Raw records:
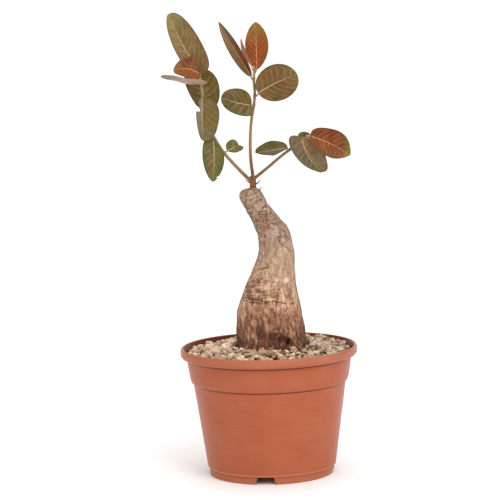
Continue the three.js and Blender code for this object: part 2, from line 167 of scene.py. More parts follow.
def path(points: Sequence[Point], count: int) -> Floats:
    """Spreads points along a smooth curve through the given ones, by length.

    The stops are spaced by the root of their distance, which keeps the curve from swinging out.

    Args:
        points: the points that the curve goes through, in mm.
        count: how many points to return.

    Returns:
        Points on the curve, (count, 3).
    """
    stops = np.array(points, dtype=float)
    lengths = np.sqrt(np.linalg.norm(np.diff(stops, axis=0), axis=1))
    keys = np.concatenate([[0.0], np.cumsum(lengths)])
    fine = spline(keys, stops, np.linspace(0.0, keys[-1], 400))
    run = np.concatenate([[0.0], np.cumsum(np.linalg.norm(np.diff(fine, axis=0), axis=1))])
    at = np.linspace(0.0, run[-1], count)
    return np.stack([np.interp(at, run, fine[:, k]) for k in range(3)], axis=-1)


def noise(points: Floats, size: float | Point, seed: int) -> Floats:
    """Smooth noise between -1 and 1: hashed values on a lattice, blended with smooth steps.

    Args:
        points: places, (..., 3), in mm.
        size: the lattice's cell, in mm, the same or one for each axis.
        seed: picks one field of noise.

    Returns:
        The noise, (...).
    """
    scaled = points / np.array(size, dtype=float)
    cell = np.floor(scaled).astype(np.int64)
    f = scaled - cell
    f = f * f * (3.0 - 2.0 * f)
    total = np.zeros(points.shape[:-1])
    for corner in range(8):
        shift = np.array([corner & 1, (corner >> 1) & 1, (corner >> 2) & 1])
        h = np.bitwise_xor.reduce((cell + shift) * np.array(HASH_PRIMES), axis=-1) ^ (seed * HASH_SEED)
        h = (h ^ (h >> 13)) * HASH_MIX
        h = (h ^ (h >> 16)) & 0xFFFF
        weight = np.prod(np.where(shift == 1, f, 1.0 - f), axis=-1)
        total += weight * (h / 32767.5 - 1.0)   # from 16 bits to -1 to 1
    return total


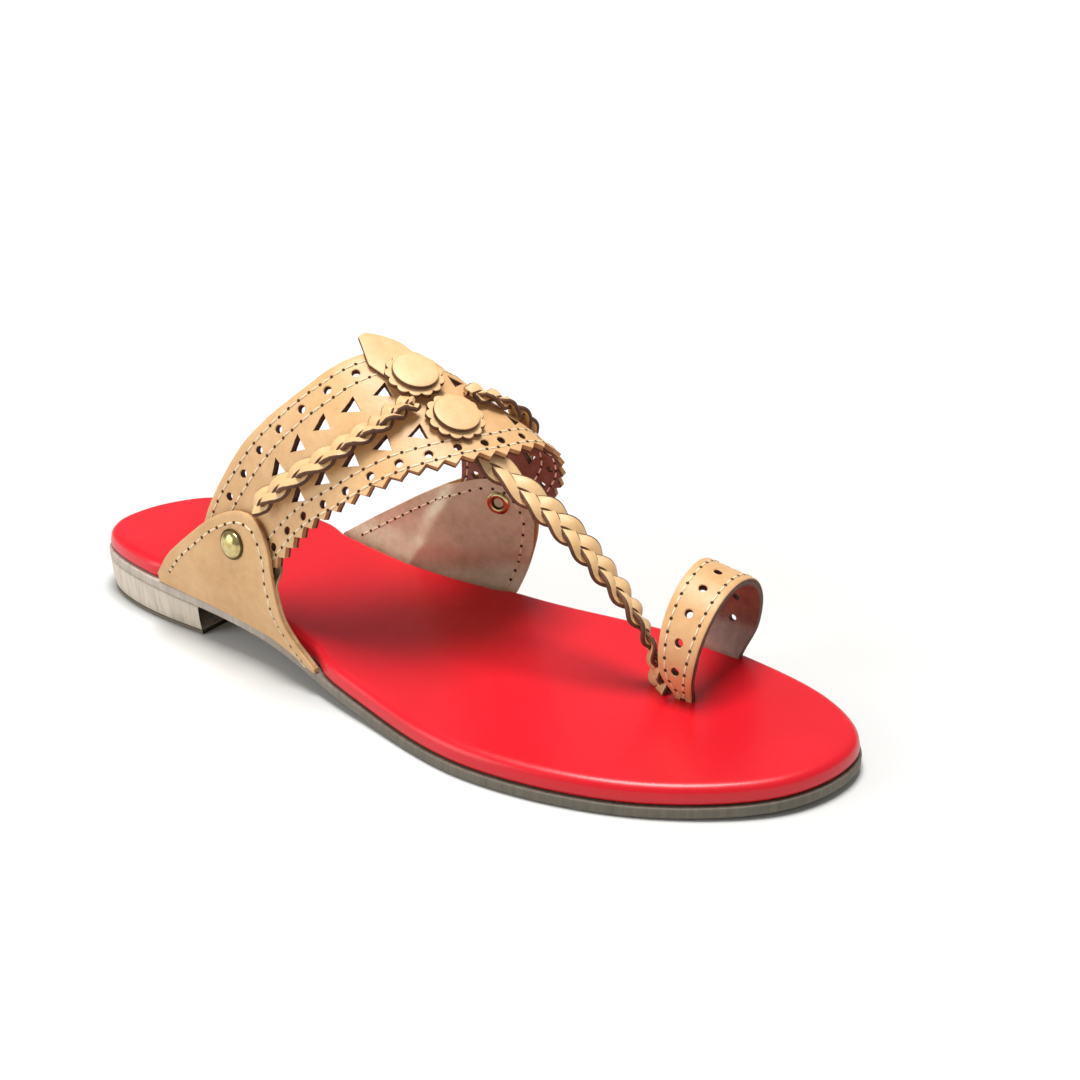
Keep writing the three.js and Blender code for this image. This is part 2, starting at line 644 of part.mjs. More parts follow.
const liftOfRosette = { rear: tabLift() + DISC_THICK + GAP, front: GAP + 0.2 };
const liftOfButton = (place) => liftOfRosette[place] + DISC_THICK + GAP;

const PIECES = [
  ['outsole', outsole(), 'rubber'],
  ['heel_block', heelBlock(), 'stack'],
  ['heel_top_piece', heelTopPiece(), 'topPiece'],
  ['footbed', footbed(), 'red'],
  ['upper_band', upperBand(), 'tan'],
  ['wing_lateral', lateralWing(), 'tan'],
  ['wing_medial', medialWing(), 'tan'],
  ['rivet_lateral', rivet('lateral'), 'brass'],
  ['rivet_medial', rivet('medial'), 'brass'],
  ['plait_lateral', bandPlait(LATERAL_PLAIT), 'tan'],
  ['plait_medial', bandPlait(MEDIAL_PLAIT), 'tan'],
  ['toe_plait', toePlait(0), 'tan'],
  ['toe_ring', toeRing(0), 'tan'],
  ['centre_tab', centreTab(), 'tan'],
  ['rosette_rear', placeOnBand(rosette(), ROSETTES.rear, liftOfRosette.rear), 'tan'],
  ['rosette_front', placeOnBand(rosette(), ROSETTES.front, liftOfRosette.front), 'tan'],
  ['button_rear', placeOnBand(button(), ROSETTES.rear, liftOfButton('rear')), 'tan'],
  ['button_front', placeOnBand(button(), ROSETTES.front, liftOfButton('front')), 'tan'],
];

const sandal = new THREE.Group();
for (const [name, geometry, finish] of PIECES) {
  const mesh = new THREE.Mesh(geometry, new THREE.MeshStandardMaterial(MATERIALS[finish]));
  mesh.name = name;
  sandal.add(mesh);
}

// the origin is on the floor under the middle of the whole sandal
const box = new THREE.Box3().setFromObject(sandal);
sandal.position.set(-(box.min.x + box.max.x) / 2, -(box.min.y + box.max.y) / 2, -box.min.z);
sandal.updateMatrixWorld(true);

export default sandal;
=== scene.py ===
# %% [markdown]
# # A Kolhapuri slide sandal for the right foot
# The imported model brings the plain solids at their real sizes. This script dresses them: every leather
# piece is cut, punched, stitched and bent here as a maker would do it, first flat and then over the
# shape of the foot. Sizes are in millimetres while we think about them and in metres once they are meshes.

# %% Load the frame
import json
import math

import bmesh
import bpy
from mathutils import Matrix, Quaternion, Vector

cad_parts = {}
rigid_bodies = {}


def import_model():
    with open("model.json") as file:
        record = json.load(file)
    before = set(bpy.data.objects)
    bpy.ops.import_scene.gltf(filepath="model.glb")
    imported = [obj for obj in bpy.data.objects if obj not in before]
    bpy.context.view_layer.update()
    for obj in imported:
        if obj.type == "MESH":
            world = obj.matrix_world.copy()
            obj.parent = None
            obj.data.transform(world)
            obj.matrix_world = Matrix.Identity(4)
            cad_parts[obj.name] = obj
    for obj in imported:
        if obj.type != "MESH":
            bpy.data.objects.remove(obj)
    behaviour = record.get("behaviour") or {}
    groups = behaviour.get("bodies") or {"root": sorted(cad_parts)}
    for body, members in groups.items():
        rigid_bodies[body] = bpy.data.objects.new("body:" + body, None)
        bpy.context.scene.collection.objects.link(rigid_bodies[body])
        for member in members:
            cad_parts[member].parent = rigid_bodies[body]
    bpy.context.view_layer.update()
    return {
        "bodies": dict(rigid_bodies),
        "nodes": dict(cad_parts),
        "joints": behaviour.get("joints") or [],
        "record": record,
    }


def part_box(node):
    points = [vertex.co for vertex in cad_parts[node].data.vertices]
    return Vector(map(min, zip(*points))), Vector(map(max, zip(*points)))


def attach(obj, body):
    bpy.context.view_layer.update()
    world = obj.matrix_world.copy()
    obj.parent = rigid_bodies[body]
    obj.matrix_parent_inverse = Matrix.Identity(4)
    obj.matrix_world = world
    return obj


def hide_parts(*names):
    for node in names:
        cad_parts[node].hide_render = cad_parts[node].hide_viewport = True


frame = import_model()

MM = 0.001

# %% [markdown]
# ## The drawing frame
# The sandal is easiest to draw from the back of its heel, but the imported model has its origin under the
# middle. The sole's outline is a closed curve through nineteen points, the same one that the solids use,
# so the box of that curve against the box of the outsole gives the shift between the two frames. Two
# small curve functions serve everything: one goes through points, the other reads a column of a table.

# %% The sole's outline
SOLE_OUTLINE = [
    (2.0, -2.3), (13.5, -1.6), (22.6, 7.0), (28.3, 30.0), (30.2, 76.1), (40.1, 119.2), (48.3, 162.7),
    (39.8, 204.3), (17.3, 236.6), (-10.1, 245.0), (-29.5, 229.0), (-39.9, 198.1), (-40.9, 166.5),
    (-34.3, 119.7), (-27.2, 87.4), (-29.1, 43.5), (-26.0, 22.3), (-19.3, 8.8), (-9.2, 1.2),
]


def spline(points, t, closed=False):
    """Point at t from 0 to 1 on a smooth curve through the points, each a tuple of numbers."""
    count = len(points)
    spans = count if closed else count - 1
    place = min(max(t, 0.0), 1.0) * spans
    i = min(int(place), spans - 1)
    f = place - i

    def at(k):
        if closed:
            return points[k % count]
        if k < 0:
            return tuple(2 * a - b for a, b in zip(points[0], points[1]))
        if k >= count:
            return tuple(2 * a - b for a, b in zip(points[-1], points[-2]))
        return points[k]

    rows = zip(at(i - 1), at(i), at(i + 1), at(i + 2))
    return tuple(
        b + 0.5 * f * (c - a + f * (2 * a - 5 * b + 4 * c - d + f * (3 * (b - c) + d - a)))
        for a, b, c, d in rows
    )


OUTLINE_STEPS = 240
outline = [spline(SOLE_OUTLINE, i / OUTLINE_STEPS, closed=True) for i in range(OUTLINE_STEPS)]
print("sole", round(max(p[1] for p in outline) - min(p[1] for p in outline), 1), "mm long")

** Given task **
Give back, verbatim, the lines from the top of the entries above through the line containing "ones, by length.".

** Solution below **
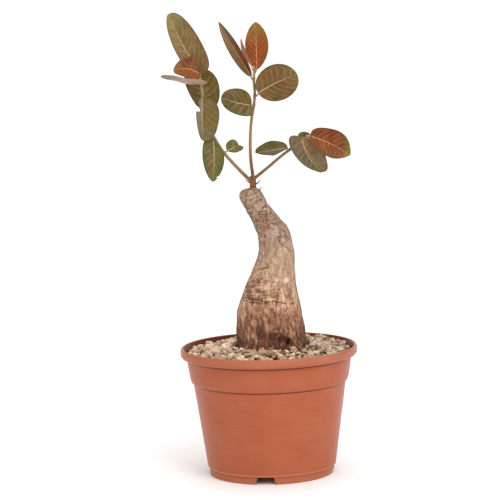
Continue the three.js and Blender code for this object: part 2, from line 167 of scene.py. More parts follow.
def path(points: Sequence[Point], count: int) -> Floats:
    """Spreads points along a smooth curve through the given ones, by length.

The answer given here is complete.